SPIEGEL ONLINE: Polls suggest that many Europeans don’t want deeper integration. In Britain, for example, the Conservative Party is pushing for a referendum on the EU Reform Treaty -- the product of painstaking negotiations this year in Berlin among EU heads of state -- hoping to solicit a rejection. Do you think that a British referendum would result in a rejection of the Reform Treaty?

Garton Ash: It probably would. But, in my mind, this is no longer a constitutional treaty, so I don’t think we need a referendum on it. I don’t think you need to hand a lot more powers to Brussels in order to have a more coherent foreign policy. This is more about coordinating national policies, so that we all say the same thing at the same time to the same people -- it doesn’t all have to be done by one bureaucrat sitting in Brussels. I think you can do it while retaining a lot of sovereignty and control over your own policy.

SPIEGEL ONLINE: Still, some EU countries seem to have ever more conflicts in policy. Relations between Poland and Germany have been notoriously strained since the election of the Kaczynski brothers as president and prime minister in Poland. Do you think lasting damage has been done to the German-Polish relationship?

Garton Ash: It depends if the Kacynskis' Law and Justice party gets re-elected in the coming election.

SPIEGEL ONLINE: What do you think their prospects are?

Garton Ash: It could go either way. The beauty of democracy is that you never know the results ahead of time. But I don’t think that there are any longer-term structural problems in the relationship between Poland and Germany. This is a short-term problem to do with a particular paranoia from a particular Polish government. But, if you’re asking whether that's a problem: You bet it’s a problem. If we’re talking about building a strong European Union as a strategic partner with the United States, that is made much more difficult if Germany and Poland are at loggerheads.

SPIEGEL ONLINE: Should the United States be wondering whether a stronger EU would, in fact, want to be a strategic partner with America?

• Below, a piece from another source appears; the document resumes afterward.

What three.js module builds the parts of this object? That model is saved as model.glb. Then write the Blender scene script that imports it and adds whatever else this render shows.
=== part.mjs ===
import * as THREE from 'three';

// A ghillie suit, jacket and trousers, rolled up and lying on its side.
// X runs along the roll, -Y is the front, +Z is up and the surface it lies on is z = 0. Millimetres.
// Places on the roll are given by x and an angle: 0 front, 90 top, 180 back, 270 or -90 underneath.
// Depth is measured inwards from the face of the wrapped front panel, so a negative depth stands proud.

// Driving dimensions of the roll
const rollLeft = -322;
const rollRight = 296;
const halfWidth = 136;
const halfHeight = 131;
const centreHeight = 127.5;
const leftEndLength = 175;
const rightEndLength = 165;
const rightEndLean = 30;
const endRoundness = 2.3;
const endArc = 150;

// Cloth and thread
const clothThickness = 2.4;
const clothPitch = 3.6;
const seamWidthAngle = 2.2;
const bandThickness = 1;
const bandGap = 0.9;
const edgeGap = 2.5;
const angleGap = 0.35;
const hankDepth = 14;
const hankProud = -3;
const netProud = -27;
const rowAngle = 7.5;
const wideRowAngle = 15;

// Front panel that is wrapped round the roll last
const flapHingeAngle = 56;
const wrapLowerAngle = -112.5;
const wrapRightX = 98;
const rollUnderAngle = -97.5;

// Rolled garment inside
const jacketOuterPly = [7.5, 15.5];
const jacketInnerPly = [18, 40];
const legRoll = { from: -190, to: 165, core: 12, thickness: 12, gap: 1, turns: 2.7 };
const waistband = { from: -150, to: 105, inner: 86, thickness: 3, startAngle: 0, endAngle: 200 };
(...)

Garton Ash: My book “Free World” dealt with the question of what future there is for the West as a strategic partnership between the United States and Europe. The truth is, the relationship has to be redefined. We are no longer held together by a common enemy like the Soviet Union. But I think there is an overwhelming commonality of interest in the long term between the US and the EU. The arrival of a new American president in January 2009 is going to be a very important moment in that relationship.